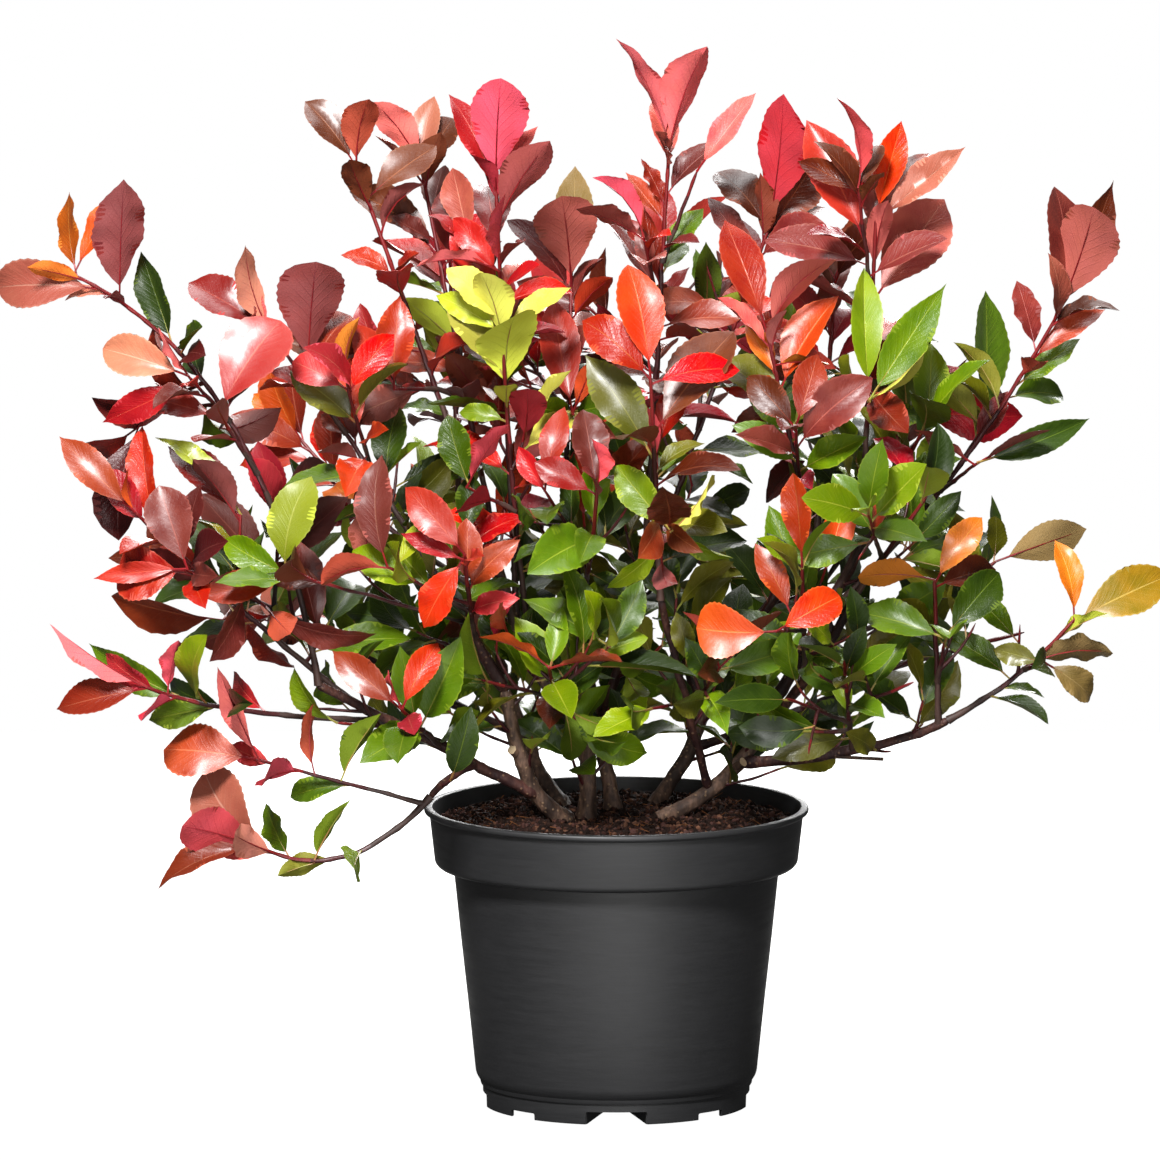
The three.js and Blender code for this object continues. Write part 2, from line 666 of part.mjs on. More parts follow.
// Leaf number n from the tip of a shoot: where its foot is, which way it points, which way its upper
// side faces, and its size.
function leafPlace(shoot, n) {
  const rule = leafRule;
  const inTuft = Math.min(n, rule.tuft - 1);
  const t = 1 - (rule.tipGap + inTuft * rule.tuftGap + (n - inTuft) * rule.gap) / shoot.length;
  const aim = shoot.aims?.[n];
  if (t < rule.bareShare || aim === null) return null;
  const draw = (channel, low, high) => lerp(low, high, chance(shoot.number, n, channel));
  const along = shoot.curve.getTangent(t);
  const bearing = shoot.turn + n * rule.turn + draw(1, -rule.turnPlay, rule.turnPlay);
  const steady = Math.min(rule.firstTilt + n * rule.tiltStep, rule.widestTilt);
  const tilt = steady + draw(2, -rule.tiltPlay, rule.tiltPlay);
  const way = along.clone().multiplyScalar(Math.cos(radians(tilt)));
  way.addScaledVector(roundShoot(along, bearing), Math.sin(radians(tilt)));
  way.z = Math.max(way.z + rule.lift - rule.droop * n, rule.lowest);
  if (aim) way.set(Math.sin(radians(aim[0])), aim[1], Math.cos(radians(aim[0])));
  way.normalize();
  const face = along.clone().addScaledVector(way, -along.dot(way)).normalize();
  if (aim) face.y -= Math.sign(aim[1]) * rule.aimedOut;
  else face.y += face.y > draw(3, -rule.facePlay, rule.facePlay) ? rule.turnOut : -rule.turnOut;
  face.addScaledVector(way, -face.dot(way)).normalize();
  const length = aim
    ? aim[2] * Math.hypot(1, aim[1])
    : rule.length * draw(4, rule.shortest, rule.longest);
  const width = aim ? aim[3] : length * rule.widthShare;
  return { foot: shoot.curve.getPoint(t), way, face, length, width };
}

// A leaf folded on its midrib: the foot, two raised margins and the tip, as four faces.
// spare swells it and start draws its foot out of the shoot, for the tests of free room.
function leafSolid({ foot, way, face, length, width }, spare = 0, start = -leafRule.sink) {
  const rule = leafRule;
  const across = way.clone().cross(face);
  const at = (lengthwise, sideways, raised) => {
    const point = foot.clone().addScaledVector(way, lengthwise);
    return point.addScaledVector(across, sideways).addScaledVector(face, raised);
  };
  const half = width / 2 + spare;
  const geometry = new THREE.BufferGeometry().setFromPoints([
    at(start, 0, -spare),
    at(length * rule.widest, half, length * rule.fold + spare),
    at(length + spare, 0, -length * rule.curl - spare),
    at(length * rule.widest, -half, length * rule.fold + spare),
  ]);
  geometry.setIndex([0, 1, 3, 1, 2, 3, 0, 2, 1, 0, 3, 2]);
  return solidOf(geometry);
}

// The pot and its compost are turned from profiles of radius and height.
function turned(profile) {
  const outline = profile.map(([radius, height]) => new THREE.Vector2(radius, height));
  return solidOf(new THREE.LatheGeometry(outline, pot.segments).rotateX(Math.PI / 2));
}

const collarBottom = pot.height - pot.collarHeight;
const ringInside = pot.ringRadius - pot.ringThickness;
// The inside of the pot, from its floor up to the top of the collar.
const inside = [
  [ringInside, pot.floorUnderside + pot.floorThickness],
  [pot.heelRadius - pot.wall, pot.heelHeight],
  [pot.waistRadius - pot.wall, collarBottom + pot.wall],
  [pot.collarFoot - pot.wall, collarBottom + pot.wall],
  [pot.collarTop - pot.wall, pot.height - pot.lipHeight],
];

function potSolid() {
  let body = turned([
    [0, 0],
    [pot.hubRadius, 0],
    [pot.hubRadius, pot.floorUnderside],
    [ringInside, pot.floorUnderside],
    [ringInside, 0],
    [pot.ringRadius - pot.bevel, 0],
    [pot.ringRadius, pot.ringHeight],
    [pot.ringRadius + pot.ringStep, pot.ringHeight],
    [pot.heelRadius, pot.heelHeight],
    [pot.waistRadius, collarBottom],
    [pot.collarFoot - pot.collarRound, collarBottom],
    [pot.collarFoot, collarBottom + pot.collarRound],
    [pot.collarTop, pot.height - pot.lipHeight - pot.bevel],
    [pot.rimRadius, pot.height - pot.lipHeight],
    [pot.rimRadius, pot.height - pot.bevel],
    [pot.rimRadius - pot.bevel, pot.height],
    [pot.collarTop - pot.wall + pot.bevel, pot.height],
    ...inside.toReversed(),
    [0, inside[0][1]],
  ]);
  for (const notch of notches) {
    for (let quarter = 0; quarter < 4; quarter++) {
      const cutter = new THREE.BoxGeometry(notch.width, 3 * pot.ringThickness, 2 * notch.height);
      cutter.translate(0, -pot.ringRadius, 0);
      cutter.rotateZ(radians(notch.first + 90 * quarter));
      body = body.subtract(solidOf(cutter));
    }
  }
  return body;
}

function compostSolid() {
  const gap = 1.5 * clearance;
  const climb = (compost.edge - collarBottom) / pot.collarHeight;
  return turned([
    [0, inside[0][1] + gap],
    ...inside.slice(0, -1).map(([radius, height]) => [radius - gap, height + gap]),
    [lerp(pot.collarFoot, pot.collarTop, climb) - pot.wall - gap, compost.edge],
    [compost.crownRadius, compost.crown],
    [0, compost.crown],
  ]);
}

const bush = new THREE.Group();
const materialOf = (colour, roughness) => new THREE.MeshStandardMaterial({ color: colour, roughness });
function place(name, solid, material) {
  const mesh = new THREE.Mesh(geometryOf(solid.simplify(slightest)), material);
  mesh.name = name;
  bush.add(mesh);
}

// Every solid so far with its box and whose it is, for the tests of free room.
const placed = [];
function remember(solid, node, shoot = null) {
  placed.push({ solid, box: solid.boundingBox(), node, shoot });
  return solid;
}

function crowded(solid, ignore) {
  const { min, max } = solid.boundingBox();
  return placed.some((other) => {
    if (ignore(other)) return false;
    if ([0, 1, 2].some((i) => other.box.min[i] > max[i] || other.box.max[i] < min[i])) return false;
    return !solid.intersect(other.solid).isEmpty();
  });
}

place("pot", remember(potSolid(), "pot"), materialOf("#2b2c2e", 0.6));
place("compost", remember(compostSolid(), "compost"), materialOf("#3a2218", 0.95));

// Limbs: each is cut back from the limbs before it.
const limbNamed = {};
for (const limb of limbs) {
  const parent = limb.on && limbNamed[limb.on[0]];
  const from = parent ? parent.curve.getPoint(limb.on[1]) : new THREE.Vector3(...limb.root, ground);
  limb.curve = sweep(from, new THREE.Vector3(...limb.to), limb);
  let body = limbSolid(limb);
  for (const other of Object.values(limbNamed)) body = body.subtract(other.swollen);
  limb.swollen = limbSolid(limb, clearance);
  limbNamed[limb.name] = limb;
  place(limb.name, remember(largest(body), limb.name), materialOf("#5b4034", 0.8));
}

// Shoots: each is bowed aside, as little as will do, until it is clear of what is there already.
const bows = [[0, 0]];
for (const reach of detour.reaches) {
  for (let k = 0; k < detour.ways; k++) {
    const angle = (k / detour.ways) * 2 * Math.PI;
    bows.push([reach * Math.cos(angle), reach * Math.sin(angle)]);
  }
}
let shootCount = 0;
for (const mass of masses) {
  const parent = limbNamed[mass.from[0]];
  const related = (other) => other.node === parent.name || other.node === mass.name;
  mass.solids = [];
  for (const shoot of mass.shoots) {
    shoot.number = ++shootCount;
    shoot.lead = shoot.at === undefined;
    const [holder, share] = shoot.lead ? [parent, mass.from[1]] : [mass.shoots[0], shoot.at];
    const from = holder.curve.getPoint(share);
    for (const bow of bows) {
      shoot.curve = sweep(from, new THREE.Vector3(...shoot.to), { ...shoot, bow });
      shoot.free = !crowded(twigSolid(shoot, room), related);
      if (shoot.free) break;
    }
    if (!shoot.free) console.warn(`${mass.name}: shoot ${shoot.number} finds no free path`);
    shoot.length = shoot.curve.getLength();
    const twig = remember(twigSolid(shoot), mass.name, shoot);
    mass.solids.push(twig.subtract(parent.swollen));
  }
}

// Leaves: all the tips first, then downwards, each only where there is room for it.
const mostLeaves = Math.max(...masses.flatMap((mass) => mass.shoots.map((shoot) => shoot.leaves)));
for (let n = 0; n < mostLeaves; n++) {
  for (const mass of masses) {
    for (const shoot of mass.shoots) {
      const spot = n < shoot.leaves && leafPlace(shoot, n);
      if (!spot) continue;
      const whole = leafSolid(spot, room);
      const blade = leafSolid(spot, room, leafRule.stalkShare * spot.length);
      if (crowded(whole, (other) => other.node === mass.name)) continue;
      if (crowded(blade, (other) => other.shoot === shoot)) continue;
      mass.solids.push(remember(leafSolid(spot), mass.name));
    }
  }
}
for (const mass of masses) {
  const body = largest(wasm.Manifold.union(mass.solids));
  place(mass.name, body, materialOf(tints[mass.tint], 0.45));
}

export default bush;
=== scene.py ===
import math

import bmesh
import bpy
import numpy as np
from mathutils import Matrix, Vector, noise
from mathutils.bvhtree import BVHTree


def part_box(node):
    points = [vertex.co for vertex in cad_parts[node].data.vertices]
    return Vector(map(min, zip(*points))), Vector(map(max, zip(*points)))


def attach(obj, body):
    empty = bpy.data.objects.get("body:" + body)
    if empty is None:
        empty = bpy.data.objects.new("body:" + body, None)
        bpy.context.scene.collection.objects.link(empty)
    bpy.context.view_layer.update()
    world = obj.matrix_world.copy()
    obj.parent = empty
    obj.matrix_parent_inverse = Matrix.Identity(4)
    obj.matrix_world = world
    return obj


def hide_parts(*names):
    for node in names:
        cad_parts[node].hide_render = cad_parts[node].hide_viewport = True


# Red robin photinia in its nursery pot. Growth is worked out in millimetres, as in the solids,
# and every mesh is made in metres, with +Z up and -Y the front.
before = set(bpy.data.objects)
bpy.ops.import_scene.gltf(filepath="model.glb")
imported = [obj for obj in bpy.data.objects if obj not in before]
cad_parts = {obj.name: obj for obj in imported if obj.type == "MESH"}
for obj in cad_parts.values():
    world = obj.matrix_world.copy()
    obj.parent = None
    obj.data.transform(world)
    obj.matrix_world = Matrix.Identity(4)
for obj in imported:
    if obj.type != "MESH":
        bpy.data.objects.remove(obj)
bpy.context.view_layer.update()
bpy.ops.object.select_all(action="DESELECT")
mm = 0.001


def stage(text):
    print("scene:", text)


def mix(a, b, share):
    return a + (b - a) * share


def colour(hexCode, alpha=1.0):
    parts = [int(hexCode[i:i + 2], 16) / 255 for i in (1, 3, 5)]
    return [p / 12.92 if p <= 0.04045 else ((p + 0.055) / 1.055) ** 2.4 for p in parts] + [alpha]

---

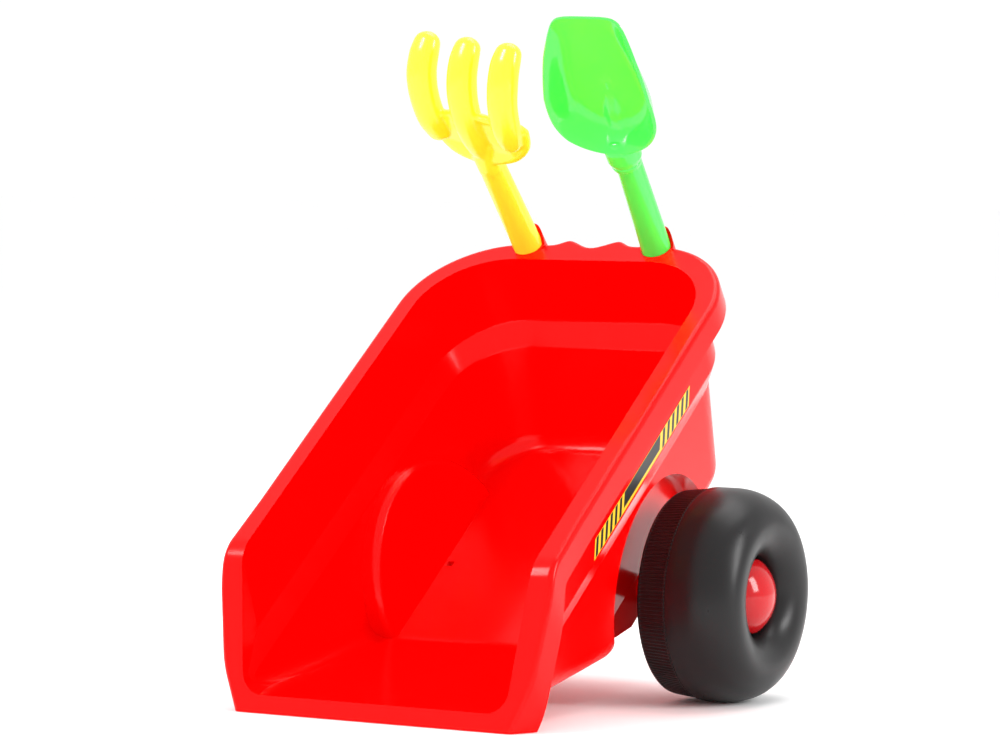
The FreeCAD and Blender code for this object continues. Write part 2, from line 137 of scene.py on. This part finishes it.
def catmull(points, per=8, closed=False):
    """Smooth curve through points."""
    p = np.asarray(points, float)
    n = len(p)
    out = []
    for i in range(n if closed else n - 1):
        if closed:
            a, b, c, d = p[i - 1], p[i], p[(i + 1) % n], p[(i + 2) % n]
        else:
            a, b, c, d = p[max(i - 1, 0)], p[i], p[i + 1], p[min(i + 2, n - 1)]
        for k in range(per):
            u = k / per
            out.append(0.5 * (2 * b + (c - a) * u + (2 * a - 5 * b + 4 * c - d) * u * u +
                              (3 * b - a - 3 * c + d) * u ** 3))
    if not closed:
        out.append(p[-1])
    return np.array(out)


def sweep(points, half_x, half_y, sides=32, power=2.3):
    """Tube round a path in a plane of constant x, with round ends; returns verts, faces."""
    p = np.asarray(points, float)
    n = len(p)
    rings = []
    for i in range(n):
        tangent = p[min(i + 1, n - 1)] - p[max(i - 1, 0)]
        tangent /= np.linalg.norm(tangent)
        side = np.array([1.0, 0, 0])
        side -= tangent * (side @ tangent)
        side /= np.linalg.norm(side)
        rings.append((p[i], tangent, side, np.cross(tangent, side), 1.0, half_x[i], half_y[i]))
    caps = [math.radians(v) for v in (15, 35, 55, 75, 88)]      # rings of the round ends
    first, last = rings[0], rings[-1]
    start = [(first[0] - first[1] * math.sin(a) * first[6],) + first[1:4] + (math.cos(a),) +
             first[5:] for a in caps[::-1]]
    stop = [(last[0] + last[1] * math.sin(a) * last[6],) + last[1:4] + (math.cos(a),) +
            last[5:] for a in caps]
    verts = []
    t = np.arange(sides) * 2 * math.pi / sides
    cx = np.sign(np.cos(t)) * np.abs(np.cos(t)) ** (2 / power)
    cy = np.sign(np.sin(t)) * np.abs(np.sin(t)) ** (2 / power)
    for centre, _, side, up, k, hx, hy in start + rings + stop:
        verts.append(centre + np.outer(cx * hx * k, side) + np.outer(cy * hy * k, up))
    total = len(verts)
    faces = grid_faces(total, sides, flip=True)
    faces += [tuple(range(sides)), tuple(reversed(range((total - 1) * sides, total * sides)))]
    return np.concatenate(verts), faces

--

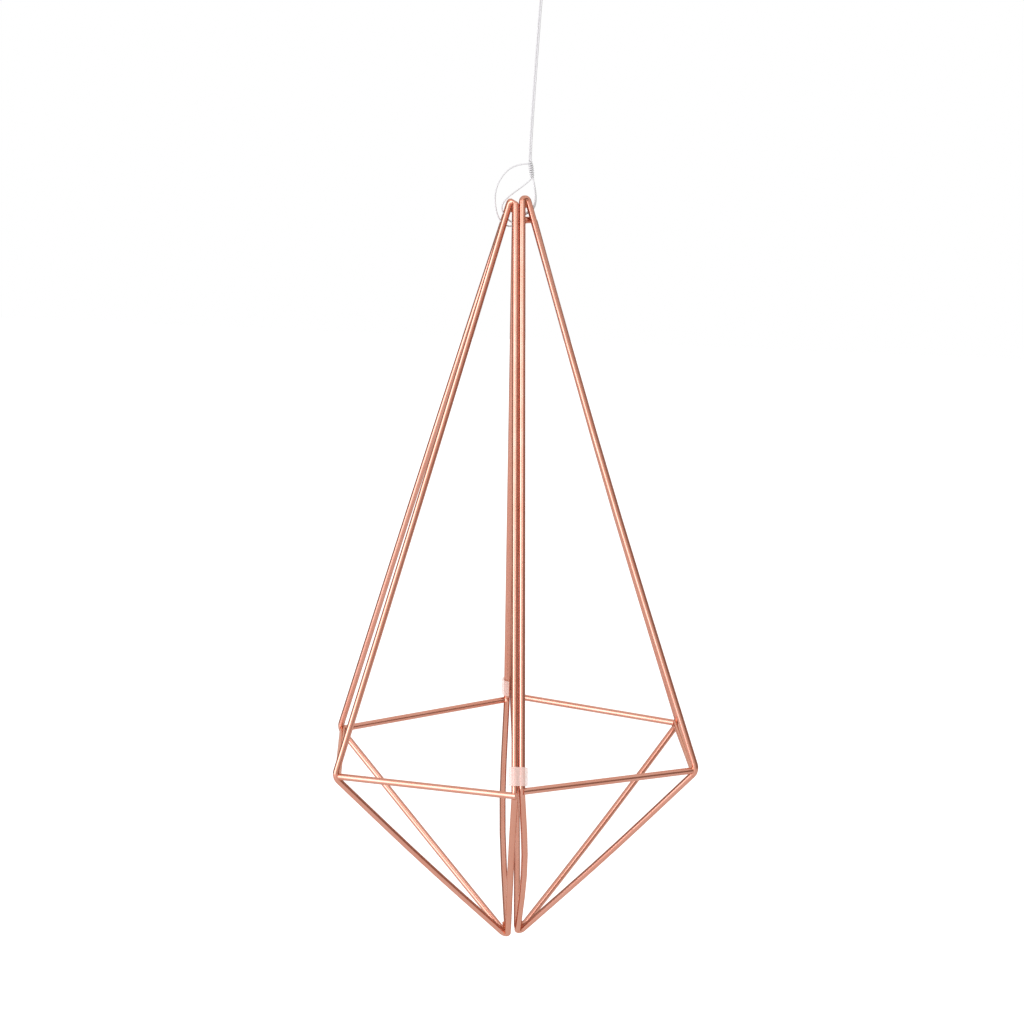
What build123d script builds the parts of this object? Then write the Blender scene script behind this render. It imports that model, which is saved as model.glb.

• **Your goal**
Reproduce the lines exactly, taking as the first line the one with "room for it." and as the last line the one with "imported = [obj", and include nothing else.

• **Solution to this exercise**
// Leaves: all the tips first, then downwards, each only where there is room for it.
const mostLeaves = Math.max(...masses.flatMap((mass) => mass.shoots.map((shoot) => shoot.leaves)));
for (let n = 0; n < mostLeaves; n++) {
  for (const mass of masses) {
    for (const shoot of mass.shoots) {
      const spot = n < shoot.leaves && leafPlace(shoot, n);
      if (!spot) continue;
      const whole = leafSolid(spot, room);
      const blade = leafSolid(spot, room, leafRule.stalkShare * spot.length);
      if (crowded(whole, (other) => other.node === mass.name)) continue;
      if (crowded(blade, (other) => other.shoot === shoot)) continue;
      mass.solids.push(remember(leafSolid(spot), mass.name));
    }
  }
}
for (const mass of masses) {
  const body = largest(wasm.Manifold.union(mass.solids));
  place(mass.name, body, materialOf(tints[mass.tint], 0.45));
}

export default bush;
=== scene.py ===
import math

import bmesh
import bpy
import numpy as np
from mathutils import Matrix, Vector, noise
from mathutils.bvhtree import BVHTree


def part_box(node):
    points = [vertex.co for vertex in cad_parts[node].data.vertices]
    return Vector(map(min, zip(*points))), Vector(map(max, zip(*points)))


def attach(obj, body):
    empty = bpy.data.objects.get("body:" + body)
    if empty is None:
        empty = bpy.data.objects.new("body:" + body, None)
        bpy.context.scene.collection.objects.link(empty)
    bpy.context.view_layer.update()
    world = obj.matrix_world.copy()
    obj.parent = empty
    obj.matrix_parent_inverse = Matrix.Identity(4)
    obj.matrix_world = world
    return obj


def hide_parts(*names):
    for node in names:
        cad_parts[node].hide_render = cad_parts[node].hide_viewport = True


# Red robin photinia in its nursery pot. Growth is worked out in millimetres, as in the solids,
# and every mesh is made in metres, with +Z up and -Y the front.
before = set(bpy.data.objects)
bpy.ops.import_scene.gltf(filepath="model.glb")
imported = [obj for obj in bpy.data.objects if obj not in before]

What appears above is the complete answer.